Pertemuan menjadi penting karena silarurahmi memang dianjurkan oleh ajaran agama. Tidak ada salahnya dua orang bertemu, apalagi orang yang memiliki kelas tokoh nasional yang setiap hari memikirkan masa depan bangsa negara. Namun, bagi saya, pertemuan itu menjadi kurang bernilai justru ketika setingnya salah atau kurang tepat.
Dikatakan kurang tepat karena dua tokoh itu menguarkan pendapatnya dari momen yang sama (pascapenetapan RUU Pemilu menjadi UU Pemilu) dengan basis data yang kurang kuat dan cenderang subjektif.
SBY menyebut ada kecenderungan “abuse of power” penguasa, tetapi mudah dipatahkan di mana saja letak “abuse of power” itu. Kalau persoalannya adalah penetapan UU Pemilu — terutama memuat pasal presidential threshold 20 persen — yang diwarnai walk out itu, bukankah proses politik di DPR memang sudah berdasarkan mekanisne yang disediakan?
Prabowo mengatakan “Presidential Threshold 20 persen lelucon politik yang menipu rakyat”, bukankah pada dua UU Pemilu sebelumnya “presidential threshold”-nya 20?
Saya sepakat penguasa harus selalu dikontrol agar tidak melakukan penyimpangan kekuasaan (abuse of power). Siapa pun yang menjadi penguasa, harus menjalankan kekuasannya sesuai dasar negara dan pagar hukum yang ada.

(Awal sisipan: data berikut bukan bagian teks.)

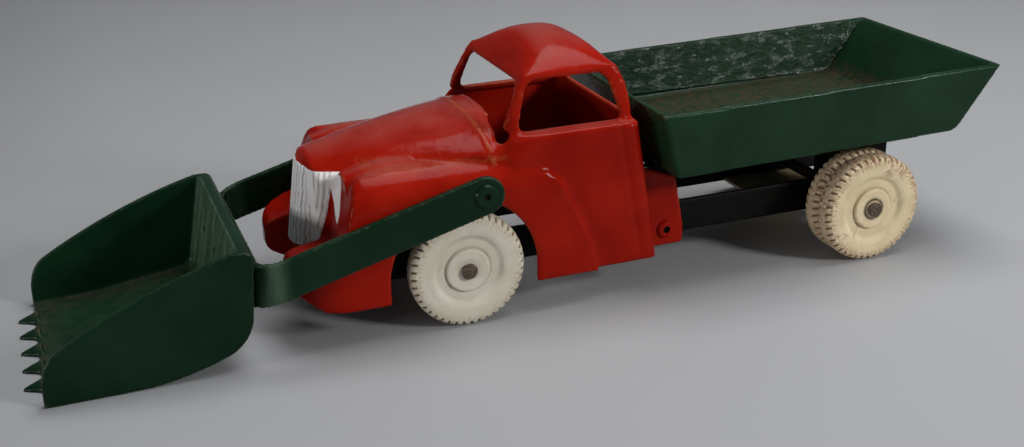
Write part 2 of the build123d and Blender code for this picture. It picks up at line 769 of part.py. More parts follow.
def rear_lug():
    """The left ear that hangs over the rail behind the cab."""
    face = outline([(body_rear_bottom + cab_wall, cab_bottom, 0),
                    (body_rear_bottom + lug_root_length, lug_top + lug_root_rise, 0),
                    (lug_rear + lug_rake, lug_top, lug_corner), (lug_rear, lug_hole_height, lug_elbow),
                    (lug_rear, cab_bottom, lug_corner)])
    return slab(face, rail_outer + running_fit, lug_outer)


def front_lug():
    """A web inside the nose, from under the bonnet down beside the rail."""
    rear, front = front_lug_x - front_lug_length / 2, front_lug_x + front_lug_length / 2
    web = plate_box(rear, front, rail_outer + running_fit, rail_outer + cab_wall, rail_bottom, roof_height)
    return web & (bonnet(0) + fender(0) + plate_box(rear, front, 0, fender_outer, 0, bonnet_side_foot))


def cab():
    """The whole cab as one hollow casting, open below."""
    body = body_block(0)
    corners = [e for e in body.edges().filter_by(Axis.X, reverse=True)
               if abs(e.center().Y) > cab_half_width - hair]
    body = fillet(corners, body_corner)
    belt = [e for e in body.edges().filter_by(Axis.X) if e.center().Z > belt_height - hair]
    body = fillet(belt, belt_corner)
    pod, dish = headlamp()
    solid = body + bonnet(0) + both_sides(fender(0) + pod)
    solid -= body_block(cab_wall) + bonnet(cab_wall) + both_sides(fender(cab_wall))
    open_half = fender_outer - 2 * cab_wall
    solid -= plate_box(body_front - 2 * cab_wall, grille_back, -open_half, open_half, 0,
                       bonnet_side_foot + cab_wall)
    solid += grille()
    arch = cross_rod(arch_centre_x, arch_centre_height, arch_radius, fender_inner, fender_outer + cab_wall)
    arch += plate_box(arch_centre_x - arch_radius, arch_centre_x + arch_radius, fender_inner,
                      fender_outer + cab_wall, 0, arch_centre_height)
    solid -= both_sides(arch)
    solid -= both_sides(dish)
    between_rails = rail_outer + running_fit
    solid -= plate_box(rail_rear, body_rear_top, -between_rails, between_rails, 0, rail_top + body_gap)
    solid -= inside_of_glasshouse()
    solid += windowed_glasshouse()
    ears = rear_lug() + front_lug() + pivot_boss()
    solid += both_sides(ears)
    bores = [(pivot_x, arm_axis_height, pivot_shank_radius)]
    bores += [(x, z, rivet_radius) for x, z in cab_pin_places()]
    for x, z, radius in bores:
        solid -= cross_rod(x, z, radius + running_fit, -fender_outer, fender_outer)
    solid -= both_sides(door_seam())
    return solid


def door_seam():
    """A shallow raked groove behind the left door."""
    half = seam_width / 2
    top = belt_height - belt_corner
    groove = outline([(door_rear_top - half, top, 0), (door_rear_top + half, top, 0),
                      (door_rear_bottom + half, door_foot, 0), (door_rear_bottom - half, door_foot, 0)])
    return slab(groove, cab_half_width - seam_depth, cab_half_width + seam_depth)


def inside_of_glasshouse():
    """The open well between the cab's waist and the hollow below it."""
    half = glasshouse_half_base - cab_wall
    return plate_box(rear_pillar_foot + cab_wall, windscreen_foot - cab_wall, -half, half,
                     belt_height - 2 * cab_wall, belt_height + cab_wall)


def windowed_glasshouse():
    """Roof and pillars with the windscreen, side and rear windows cut through."""
    length = windscreen_foot + windscreen_bow - rear_pillar_foot
    house = glasshouse(0) - glasshouse(cab_wall)
    house -= Pos(rear_pillar_foot - cab_wall, 0, 0) * plate_box(
        0, length + 2 * cab_wall, -cab_half_width, cab_half_width, 0, belt_height)
    sill, head = belt_height - belt_corner, roof_height - windscreen_opening_drop
    screen = outline([(-windscreen_half_foot, sill, 0), (-windscreen_half_head, head, windscreen_corner),
                      (windscreen_half_head, head, windscreen_corner), (windscreen_half_foot, sill, 0)])
    house -= extrude(across(screen, roof_crest), amount=length, dir=(1, 0, 0))
    sill, head = rear_window_sill, roof_height - rear_window_head_drop
    half_foot, half_head = rear_window_half, rear_window_half - rear_window_taper
    rear = outline([(-half_foot, sill, rear_window_sill_corner), (-half_head, head, rear_window_head_corner),
                    (half_head, head, rear_window_head_corner), (half_foot, sill, rear_window_sill_corner)])
    house -= extrude(across(rear, roof_crest), amount=length, dir=(-1, 0, 0))
    sill, head = side_window_sill, roof_height - side_window_head_drop
    side = outline([(side_window_foot_front, sill, side_window_sill_corner),
                    (side_window_head_front, head, side_window_front_corner),
                    (side_window_head_rear, head, side_window_rear_corner),
                    (side_window_foot_rear, sill, side_window_sill_corner)])
    return house - slab(side, -cab_half_width, cab_half_width)


def pivot_boss():
    """A boss inside the fender round the loader's pivot rivet."""
    return cross_rod(pivot_x, arm_axis_height, pivot_boss_radius, fender_outer - cab_wall - pivot_boss_length,
                     fender_outer - cab_wall / 2)


def cab_pins():
    """The pins that hold the cab's rear ears to the rails."""
    outer = lug_outer - rivet_head_height
    pins = [cross_rod(x, z, rivet_radius, rail_inner, outer) for x, z in cab_pin_places()]
    return pins + [mirrored(p) for p in pins]


# ---- the pieces ---------------------------------------------------------------------------------
def mirrored(shape):
    """The right-hand copy of a left-hand piece."""
    return mirror(shape, about=Plane.XZ)


def wheel_at(x, y):
    """A wheel on its axle, its middle at a place along and across the truck."""
    return Pos(x, y, axle_height) * wheel()


def chassis_pieces():
    """Rails, plates, brackets, the tray's rest and their rivets."""
    left_rail, left_bracket = rail(), hinge_bracket()
    rivets = []
    for x, z in rail_rivet_places():
        one = rivet(x, z, rail_inner - bracket_thickness, rail_outer)
        rivets += [one, mirrored(one)]
    return {"chassis_rail_left": left_rail, "chassis_rail_right": mirrored(left_rail),
            "cross_plate": floor_plate(cross_plate_front, cross_plate_length),
            "nose_plate": floor_plate(nose_plate_front, nose_plate_length),
            "hinge_bracket_left": left_bracket, "hinge_bracket_right": mirrored(left_bracket),
            "tray_rest": tray_rest(), "tray_hinge_pin": hinge_pin(),
            "chassis_rivets": Compound([r.solid() for r in rivets])}


def loader_pieces():
    """The loader and the two rivets that it turns on."""
    left_rivet = pivot_rivet()
    return {"loader_yoke": yoke(), "bucket": bucket(), "bucket_rivets": bucket_rivets(),
            "pivot_rivet_left": left_rivet, "pivot_rivet_right": mirrored(left_rivet)}


def running_gear():
    """Both axles with their spacer tubes and six wheels."""
    pieces = {}
    front_hub = front_track_outer - wheel_width - body_gap
    rear_hub = rear_track_outer - 2 * wheel_width - 2 * body_gap
    for end, x, outer, hub in (("front", 0, front_track_outer, front_hub),
                               ("rear", rear_axle_x, rear_track_outer, rear_hub)):
        tube = Pos(x, 0, axle_height) * spacer(rail_outer, hub)
        pieces[end + "_spacer_left"], pieces[end + "_spacer_right"] = tube, mirrored(tube)
        pieces[end + "_axle"] = Pos(x, 0, axle_height) * axle(outer + body_gap)
    front_y = front_track_outer - wheel_width / 2
    outer_y = rear_track_outer - wheel_width / 2
    inner_y = outer_y - wheel_width - body_gap
    for side, sign in (("left", 1), ("right", -1)):
        pieces["front_wheel_" + side] = wheel_at(0, sign * front_y)
        pieces["rear_outer_wheel_" + side] = wheel_at(rear_axle_x, sign * outer_y)
        pieces["rear_inner_wheel_" + side] = wheel_at(rear_axle_x, sign * inner_y)
    return pieces


def build():
    """Every piece by name, laid out from the front axle."""
    cab_parts = {"cab_casting": cab(), "cab_pins": Compound([p.solid() for p in cab_pins()])}
    return cab_parts | {"tray": tray()} | chassis_pieces() | loader_pieces() | running_gear()


if __name__ == "__main__":
    os.makedirs("parts", exist_ok=True)
    for name, shape in build().items():
        export_step(Pos(-middle_x, 0, 0) * shape, f"parts/{name}.step")
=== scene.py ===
# %% [markdown]
# # A cast toy truck with an overshot front loader
# The solids of the truck come ready packed: every casting, bar, rivet and wheel is a node of its own.
# This lesson dresses them.  The castings get soft, sand-cast edges, the rubber wheels get their notched
# treads, the paint gets its wear, and a small studio is put round the toy.
# Lengths are in metres, +X runs forward to the bucket's teeth, +Y to the driver's left and +Z up.

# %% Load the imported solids
import json
import math

import bmesh
import bpy
import numpy as np
from mathutils import Matrix, Vector


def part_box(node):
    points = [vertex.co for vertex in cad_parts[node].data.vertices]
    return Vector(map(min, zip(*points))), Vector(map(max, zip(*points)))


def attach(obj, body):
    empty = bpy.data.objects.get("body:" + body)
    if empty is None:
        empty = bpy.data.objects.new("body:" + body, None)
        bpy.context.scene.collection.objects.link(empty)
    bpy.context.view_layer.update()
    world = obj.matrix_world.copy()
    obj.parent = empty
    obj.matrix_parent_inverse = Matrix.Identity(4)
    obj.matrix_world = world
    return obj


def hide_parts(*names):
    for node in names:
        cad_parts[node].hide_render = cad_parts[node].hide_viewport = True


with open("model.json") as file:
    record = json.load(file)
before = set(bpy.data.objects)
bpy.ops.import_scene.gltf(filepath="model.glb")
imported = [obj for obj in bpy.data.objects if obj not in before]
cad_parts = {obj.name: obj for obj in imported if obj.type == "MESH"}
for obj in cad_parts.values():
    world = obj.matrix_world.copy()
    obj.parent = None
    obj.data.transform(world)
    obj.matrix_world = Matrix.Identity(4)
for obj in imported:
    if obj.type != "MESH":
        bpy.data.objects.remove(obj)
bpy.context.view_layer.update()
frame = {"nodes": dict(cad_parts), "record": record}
nodes = frame["nodes"]
mm = 0.001
axle_low, axle_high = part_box("front_axle")
front_axle_x = (axle_low[0] + axle_high[0]) / 2

# %% [markdown]
# ## Small helpers
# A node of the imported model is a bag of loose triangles.  A copy of it is welded before anything is done
# to it, and the copy then stands for the node.  Every new piece is named, rides on the body of the node
# it stands for, and takes the finish it is given, mostly the one made for that node's material slot.
# Meshes are read and written as whole arrays, one row for each vertex, which is quick and keeps the
# formulas short.

# %% Helpers for pieces
body_of_node = {}
for body, members in frame["record"]["behaviour"]["bodies"].items():
    for member in members:
        body_of_node[member] = body
slot_of_node = {row["node"]: row["material_slot"] for row in frame["record"]["subparts"]}


def add_piece(name, mesh):
    """Links a mesh as a new object at the origin."""
    piece = bpy.data.objects.new(name, mesh)
    bpy.context.scene.collection.objects.link(piece)
    return piece


def stand_for(piece, node, material):
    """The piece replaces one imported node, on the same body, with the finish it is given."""
    piece.data.materials.clear()
    piece.data.materials.append(material)
    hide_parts(node)
    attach(piece, body_of_node[node])


def vertices_of(mesh):
    """The place of every vertex, one row each."""
    places = np.empty(len(mesh.vertices) * 3)
    mesh.vertices.foreach_get("co", places)
    return places.reshape(-1, 3)


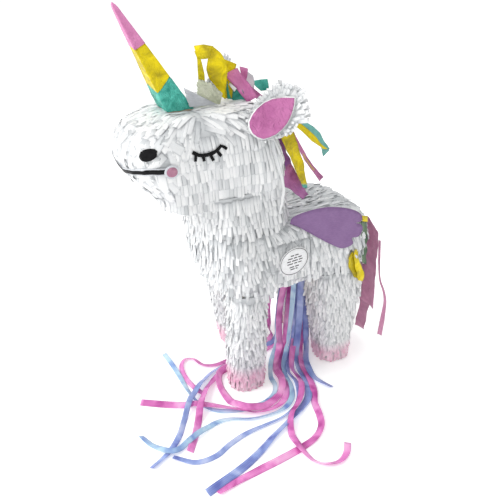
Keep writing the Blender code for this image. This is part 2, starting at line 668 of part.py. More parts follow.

Terkait dengan pertemuan dua tokoh, saya menyarankan kedua tokoh tersebut menggelar pertemuan lanjutan dengan agenda yang lebih ciamik. Akan lebih bagus temanya tidak melulu soal politik dan kekuasaan. Akan lebih banyak mendapat dukungan rakyat jika para tokoh juga menguarkan respons isu mutakhir.
Mohon maaf, jika temanya melulu politik dan kekuasaan, saya hanya percaya pada sosok guru bangsa. Yakni, tokoh nasional yang sudah meninggalkan hasrat kekuasaan dan semata-mata menghibahkan hari tuanya untuk kebaikan bangsa negara. Contoh riilnya Bapak B.J. Habibie.
Sekuat apa pun ketokohan seseorang, jika masih berhasrat besar pada kekuasaan sekadar kata “rakyat” yang keluar dari mulutnya pun akan mudah ditafsirkan sebagai bertendens. Sayangnya, tendensi tidak melulu positif buat kemaslahatan orang banyak — sebagian besar rakyat Indonesia.
Pemilu sudah dekat. Pilpres sudah hampir di depan pintu gerbang. Silakan berkompetisi secara sehat.
Semoga Pak SBY dan Pak Prabowo senantiasa sehat wal afiat.